The difference behind magic and science is just a matter of perspective. Learn how to perform cool tricks that have a simple scientific idea at their core.
Imagine that you’re suddenly standing in the middle of the street in 14th century Victorian England. Wondering where you are, you decide to whip out your phone and try to get a signal, when a passing child spots your phone.
Nowadays, it’s quite common for us to use cell phones on a daily basis, but for people who haven’t ever seen a light-bulb, the moving images in your hand would be considered magic. While you’re left there cursing your network provider, the villagers would have lined up with pitchforks and torches!
Similarly, magicians have been amazing audiences for centuries with new ‘tricks’ employing scientific ideas in a non-conventional manner. Every magic trick can likely be explained if the right ideas are identified. Although a magician never reveals his secrets, the whole point of being a scientist is explaining ideas.
This is a great way to spoil magic tricks without facing any criticism from fellow magicians. This article will teach you how to perform some mind-boggling ‘magic’ tricks and learn about the science that makes them possible.
A magician takes an ordinary looking cup, pours some water into it after a series of gestures and appears to make the water disappear. The viewer is left speechless when the cup is flipped over and no water drips out, as if it has vanished into thin air. Watch the video demonstration here.
The method isn’t that much of a revelation, since it make use of an easily available compound called Sodium Polyacrylate. This is a ‘hygroscopic’ substance, which means that it acts like a sponge and absorbs water almost instantly. Baby diapers contain this compound to absorb moisture more easily. When the cup is lined with this substance, any water that comes in contact with it forms a mixture that is a solid gel. Unassuming audiences think that the water has suddenly disappeared, when in fact the mixture is simply stuck to the base of the cup.

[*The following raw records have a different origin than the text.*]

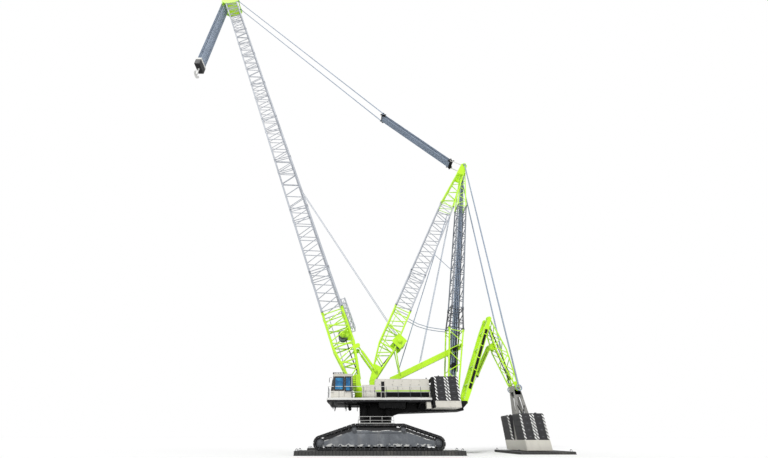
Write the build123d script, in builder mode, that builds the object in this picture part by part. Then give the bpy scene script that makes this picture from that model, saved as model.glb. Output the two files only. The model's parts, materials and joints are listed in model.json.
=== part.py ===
from build123d import *
import os
from math import atan2, cos, hypot, pi, radians, sin

# A 1:10 scale model of a crawler crane of the 1000 tonne class with a derrick mast, a rear mast
# and hanging derrick ballast on a folding V-frame.  Millimetres.  The crane faces -X, its left
# side with the cab is -Y, and the origin is the slewing centre on the ground.

os.makedirs("parts", exist_ok=True)

# ---------------------------------------------------------------- driving dimensions
# ground mats
MAT_LENGTH, MAT_WIDTH, MAT_THICK = 1540, 310, 35
BALLAST_MAT_LENGTH, BALLAST_MAT_WIDTH, BALLAST_MAT_THICK = 540, 700, 22

# crawler tracks
TRACK_Y = 475  # centre of a track from the middle of the machine
SHOE_WIDTH = 180
IDLER_X, IDLER_RISE, IDLER_RADIUS = 550, 60, 60  # end wheels: place, height over the mat, belt radius
CROWN_X, CROWN_RISE, CROWN_RADIUS = 232, 166, 50  # upper guide wheels under the flat top run
SHOE_COUNT = 60
SHOE_THICK, LINK_THICK, SHOE_GAP = 9, 12, 5
FRAME_CLEAR = 12  # between the inside of the belt and the side frame
FRAME_WIDTH = 120

# slewing ring and platform
RING_RADIUS, RING_BASE_TOP, RING_GAP, RING_TOP = 170, 300, 0.5, 330
RING_SEAT = MAT_THICK + 216
DECK_FRONT, DECK_REAR = -512, 564
DECK_TOP, DECK_THICK = 478, 30
DECK_HALF_WIDTH = 392
BOOM_HALF_DEPTH, BOOM_HALF_WIDTH = 128, 150
GIRDER_HALF_WIDTH = BOOM_HALF_WIDTH  # the boom foot stands on the girder's edges
GIRDER_REAR = 1000

# cab
CAB_FRONT, CAB_REAR, CAB_SLANT = -478, -256, 26
CAB_OUTER, CAB_INNER = 385, 230  # distances of its two sides from the middle, on the left
CAB_HEIGHT, CAB_WALL = 226, 5
WINDOW_SILL = 66
DOOR_BASE, DOOR_HEIGHT = 14, 196
DOOR_FRONT, DOOR_REAR, DOOR_GAP, DOOR_THICK = -446, -336, 2, 5

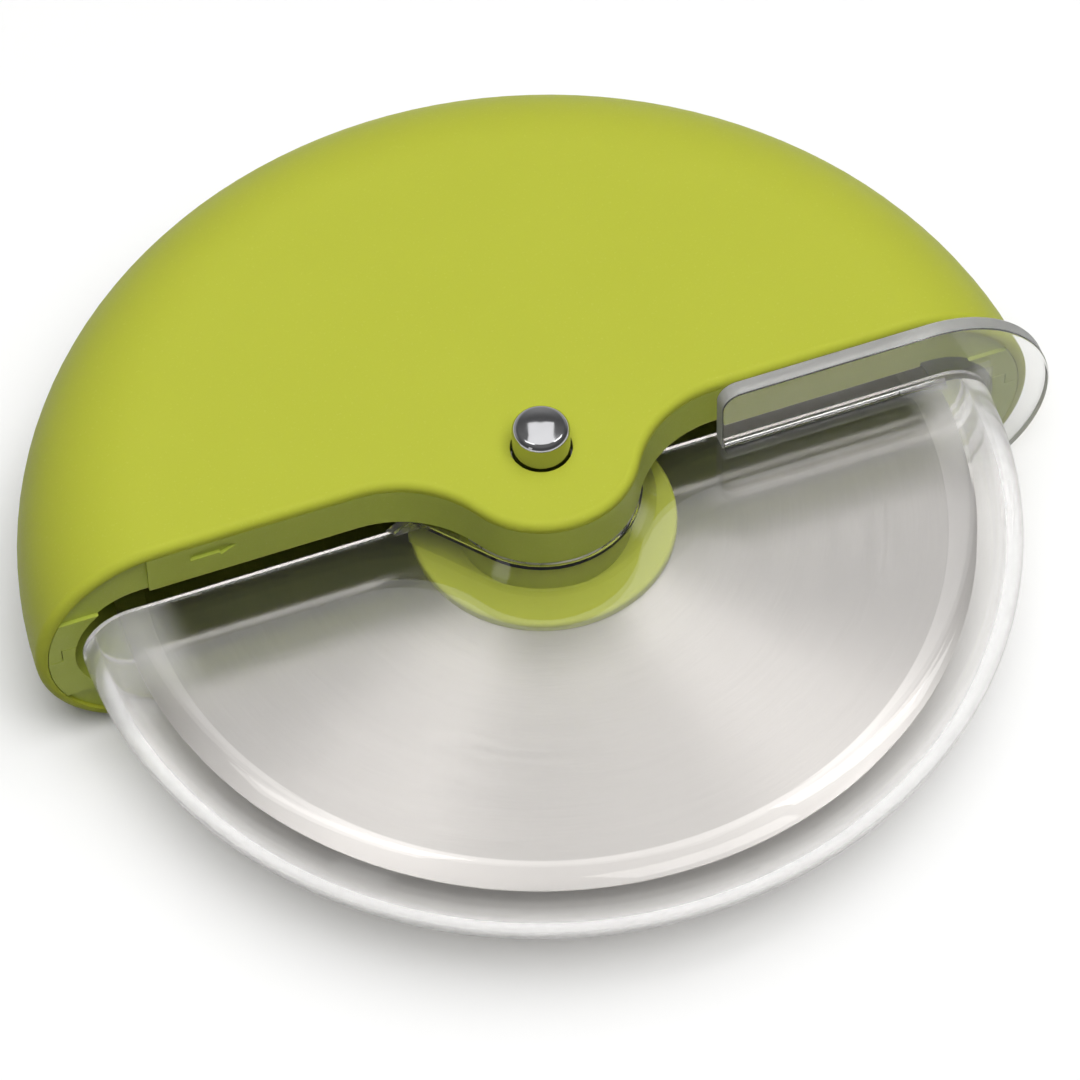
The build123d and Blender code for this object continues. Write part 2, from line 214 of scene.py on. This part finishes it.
def clearPlastic(name, look):
    # glass for the eye, an open pane for the lamps' light
    material, tree, place = newMaterial(name)
    zones = guardZones(tree, place, look)
    turned = addNode(tree, "ShaderNodeMapping", {
        "Vector": place, "Rotation": (0, 0, look["scratchTurn"]),
        "Scale": (1 / look["scratchLength"], 1, 1)})
    scratch = ramp(tree, noise(tree, turned.outputs[0], look["scratchSize"], 2, 0.6), *look["scratches"])
    patch = ramp(tree, noise(tree, place, look["hazeSize"], 2), *look["hazes"])
    scratch = calc(tree, "MULTIPLY", calc(tree, "MULTIPLY", scratch, patch), look["scratchShare"])
    rough = calc(tree, "MULTIPLY_ADD", patch, look["haze"], look["plate"]["roughness"])
    rough = calc(tree, "ADD", rough, scratch)
    clear = 1.0 - look["plate"]["milk"]
    for zone, share in zones.items():
        rough = calc(tree, "MULTIPLY_ADD", share, look[zone]["roughness"], rough)
        clear = calc(tree, "MULTIPLY_ADD", share, -look[zone]["milk"], clear)
    wave = noise(tree, place, look["waveSize"], 1)
    bump = addNode(tree, "ShaderNodeBump", {
        "Strength": look["waveStrength"], "Distance": look["waveDepth"] * mm,
        "Height": calc(tree, "SUBTRACT", wave, scratch)})
    tint = mixColor(tree, zones["tab"], look["tint"], look["tabTint"])
    glass = addNode(tree, "ShaderNodeBsdfPrincipled", {
        "Base Color": tint, "Roughness": rough, "Normal": bump.outputs[0],
        "IOR": look["ior"], "Transmission Weight": clear})
    paneColor = mixColor(tree, zones["rim"], look["paneTint"], look["rimPaneTint"])
    paneColor = mixColor(tree, zones["channel"], paneColor, look["channelPaneTint"])
    openPane = addNode(tree, "ShaderNodeBsdfTransparent", {"Color": paneColor})
    path = tree.nodes.new("ShaderNodeLightPath")
    inner = addNode(tree, "ShaderNodeMixShader", {
        0: path.outputs["Is Diffuse Ray"], 1: glass.outputs[0], 2: openPane.outputs[0]})
    outer = addNode(tree, "ShaderNodeMixShader", {
        0: path.outputs["Is Shadow Ray"], 1: inner.outputs[0], 2: openPane.outputs[0]})
    showSurface(tree, outer.outputs[0])
    return material


fitMaterial("blade_guard", clearPlastic("clearGuard", guardLook))
print("clear guard set")


def roundMarks(tree, place, across, along):
    # marks that run round the axle: fine across the radius, long along the turn
    x, y, _ = addNode(tree, "ShaderNodeSeparateXYZ", {0: place}).outputs
    flat = addNode(tree, "ShaderNodeVectorMath", {0: place, 1: (1, 1, 0)}, operation="MULTIPLY")
    around = addNode(tree, "ShaderNodeVectorMath", {0: flat.outputs[0]}, operation="NORMALIZE")
    turn = addNode(tree, "ShaderNodeSeparateXYZ", {0: around.outputs[0]})
    vector = addNode(tree, "ShaderNodeCombineXYZ", {
        0: calc(tree, "MULTIPLY", turn.outputs[0], along),
        1: calc(tree, "MULTIPLY", turn.outputs[1], along),
        2: calc(tree, "DIVIDE", distanceOut(tree, x, y), across * mm)})
    marks = addNode(tree, "ShaderNodeTexNoise", {
        "Vector": vector.outputs[0], "Scale": 1.0, "Detail": 3.0, "Roughness": 0.65})
    return marks.outputs["Fac"]


# what the disc's two steels share, the brushed flat and the ground bevel
brushing = {"fineShare": 0.65, "marks": (0.3, 0.7)}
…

The magician takes a small currency note and tells the audience that he is going to light it on fire. Then he takes a lighter or a candle in one hand and lights the bill aflame. The fire then goes out, leaving the bill unharmed and the audience spellbound.
The bill used in this trick is not an ordinary currency note. Prior to the trick, it has already been doused in an alcohol-water mixture. When the bill is lit, the alcohol is what actually burns, while the note remains unharmed. This is because the temperature at which the alcohol burns is not high enough to cause the water to evaporate. The bill remains wet and isn’t able to catch fire on its own. Don’t attempt this trick at home, not only because it’s highly dangerous, but also because money comes in handy when you’re off buying magic wands.
Traveling Flame Trick
The magician lights a candle with a lighter or a match in front of the audience. He then blows out the flame and immediately places the flame from a matchstick or a lighter into the smoke. To the amazement of the onlookers, the flame travels down the smoke and relights the blown-out candle. You can watch the actual trick in the gif below.
The candle and matchsticks involved are ordinary in all respects. The only thing extraordinary is the way candles work. As we all know, the heat from the flame of a burning candle melts the wax around it. However, not only does the wax melt, but some part of it also vaporizes and remains inside the smoke for a while after you blow out the flame. If a heat source like a matchstick is applied quickly enough to this vapor, it can ignite the wax and travel down the vapor to the actual candle wick.
A magician pulls out a disc from a container and puts it onto a track he has laid out on a table. The disc begins levitating, even though it’s completely composed of non-magnetic substances.
Everyone knows that you can levitate objects using a magnet, but there’s only a certain degree of freedom with magnetic levitation. Since magnets can only attract or repel each other and not fix them in place, levitating objects for long periods is difficult. In this trick, magicians employ the help of superconductors that interact with magnets in a weird manner called ‘Quantum Levitation’.
This can be achieved when scientists cover an object with a thin layer of a superconductor that has been cooled to an extremely low temperature. What happens next is straight out of a sci-fi movie, because the track, which is made up of magnets, actually locks the disc in the desired path, levitating it like a UFO!
Thunder in a Bottle
A magician takes some sugar-like crystals and puts them in a transparent jar. He then asks an audience member to turn off the lights, barely allowing them to see. He then takes a hammer and starts crushing the crystals with the butt of the hammer. The jar lights up like a thunderstorm as soon as the force of the hammer disintegrates the crystals inside!
The sugar-like crystals are actually a compound called europium tetrakis, which exists as a sugar-like substance at room temperature. The most interesting thing about these crystals is that when they disintegrate, they convert the kinetic energy from the hammer directly into light energy. Other substances normally convert kinetic energy into heat, which is why they don’t glow. Like europium tetrakis, sugar also has the same effect, although to a lesser extent. You could certainly give a whole different meaning to a “sparkly smile” in this way. Just chew on some sugar in the dark and you’re golden!
Next time you watch Harry Potter, keep an encyclopedia of science handy. Your friends will probably never invite you to a movie marathon again, but hey… at least you’ll know that the reason behind the failure of the trick is not an incorrect pronunciation of ‘Wingardium Leviosa‘.